Definitely not an easy model. However, it is much better having oversupply. In every city, there should be surplus housing and not shortage of housing. A surplus keeps prices moderate. Traditionally, for the last 70 years and even before, housing was always kept in short supply because every person who could afford to invest treated it as much as bullion. The country has to move to a paradigm where you create extra capacity and then depend on the market cycle. While there are green shoots in the country coming into residential development now, the real solution would be in creating surplus for affordable housing.

What needs to be done to entice builders to get into affordable housing?

The bulk of the market is between 300 sq.ft. and 600 sq.ft. The average cost of construction is Rs1,500-2,000 per sq.ft. So the cost is anywhere from Rs6-7 lakh to Rs12 lakh. If you go high-rise, the cost of construction goes up. The cost of firefighting goes up and so does technology requirement. It is no longer a single-floor or a two-floor construction. Therefore, there is much more mechanised construction. How can you make economies of scale work? One is land. The cost of land has to be brought down as close to zero as possible because we are already accounting for Rs7-12 lakh worth of construction.

You have excess land with the government, whether it is departments at Centre or state. You have land with Central and state PSUs. Houses here, because of the stage of development in our country, were only single-storeyed. There are no tall buildings on railway land. It is a ready-made thing - you have already recovered the price of land over there. The government, usually, follows an auction model. If you start auctioning, the price will go up.

A much better model is the renting model. The government rents or leases land out. De-freeze Floor Area Ratio (FAR) by allowing higher buildings - 10 or 20 floors. People have already made high-rise buildings. Mumbai is the best example. Perhaps, Delhi will see similar. So, we will have buildings of 300-320 sq.ft., 18-20 floors. Second, there is a certain cost of money. The amount of time taken for clearances and approvals means a certain addition to the cost. Because you want to keep the price lower, how can you avoid this time lapse? NAREDCO offered good-for-construction drawings of projects that already stand completed free to the PMO and the Ministry of Housing and Urban Affairs. We are willing to give plans free. These are plans of buildings already made and people living in them. Allow anyone who has land of his own to construct. Buildings are not going to be completed overnight. You have a time lapse of two-three years before a building is completed. Every regulatory authority - fire, drainage, local body - should do inspections and clearances while you are making them, not before. Because delaying a project has a certain cost implication.
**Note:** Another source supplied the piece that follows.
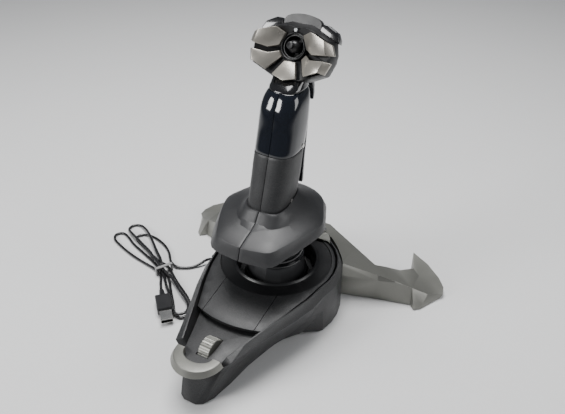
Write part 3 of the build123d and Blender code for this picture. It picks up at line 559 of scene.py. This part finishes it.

The government decided to increase the carpet area of houses eligible for subsidy (MIG-I to 160 sq. metre and MIG-II to 200 sq. metre). Will this spur housing activity?

This means that houses in Tier-II, III and IV towns will become affordable. People here tend to live in a little larger environment because towns traditionally have bigger houses. Many builders who are struggling in metros will shift to the peripheries. They will come in large numbers in these towns leading to a boost to employment, plus turnover. Certainly, those who are going out of business may get a chance to revive again because land and construction cost is cheap.